This really could be a breakfast dish.
Monday featured a dish that embraces fall. Today I have a dish that begs summer to stay for a few more days. I mean, you can eat ice cream all year long, but I primarily treat it as a summer food. Who wants to cuddle up with a bowl of ice cream when it’s freezing cold outside? That’s what warm cookies are for!
In my paradigm of eating, I keep weekdays for healthy eating and weekends for splurging. However, that doesn’t mean that I never have desserts on a weekday. Sometimes I do so because it’s a special occasion or I’m at a restaurant that I won’t be visiting again. Other times desserts become a weekday treat with some manipulating by dear, old me.
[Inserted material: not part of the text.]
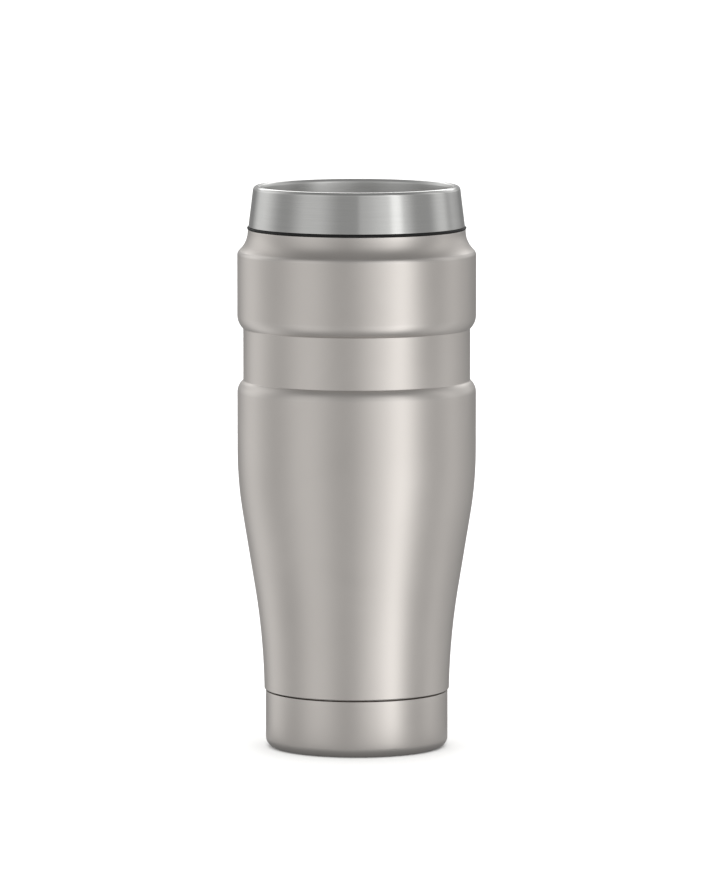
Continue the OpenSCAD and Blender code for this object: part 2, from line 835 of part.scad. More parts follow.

For example, this ice recipe is truly healthy. As I was making it, it occurred to me that it could be eaten as a lunch or breakfast dish, which could be nice on a hot summer day. You see, this recipe has two ingredients: banana and blueberries. That’s it. It’s like getting a serving or two of fruit. Hence, it’s a healthy (or weekday) treat.
Let’s talk about texture and flavor. You definitely know you’re eating bananas. There still is a good amount of banana-texture in the finished product, but as long as you like bananas, it’s fine. Also, although I’ve seen other people call this blueberry ice cream, the banana flavor is pretty prominent. For me, it was a banana/blueberry treat that cured some cravings.
For those of you that have a sweeter sweet tooth, you may want to add a teaspoon of sugar. (A measly 16 calories, so don’t feel guilty.) For extra fun, you could throw some sprinkles on the top. It’s truly a party then.
- 1 banana
- 3/4 cup blueberries
- Cut banana into 1/2 inch slices.
- Store in covered container, and place in freezer for a minimum of 4 hours.
- Remove banana from freezer; transfer to food processor.
- Add blueberries.
- Puree on high until smooth, scraping sides as needed.
- Serve immediately as soft serve.
- Or transfer to covered container and freeze for an hour or two for hard serve.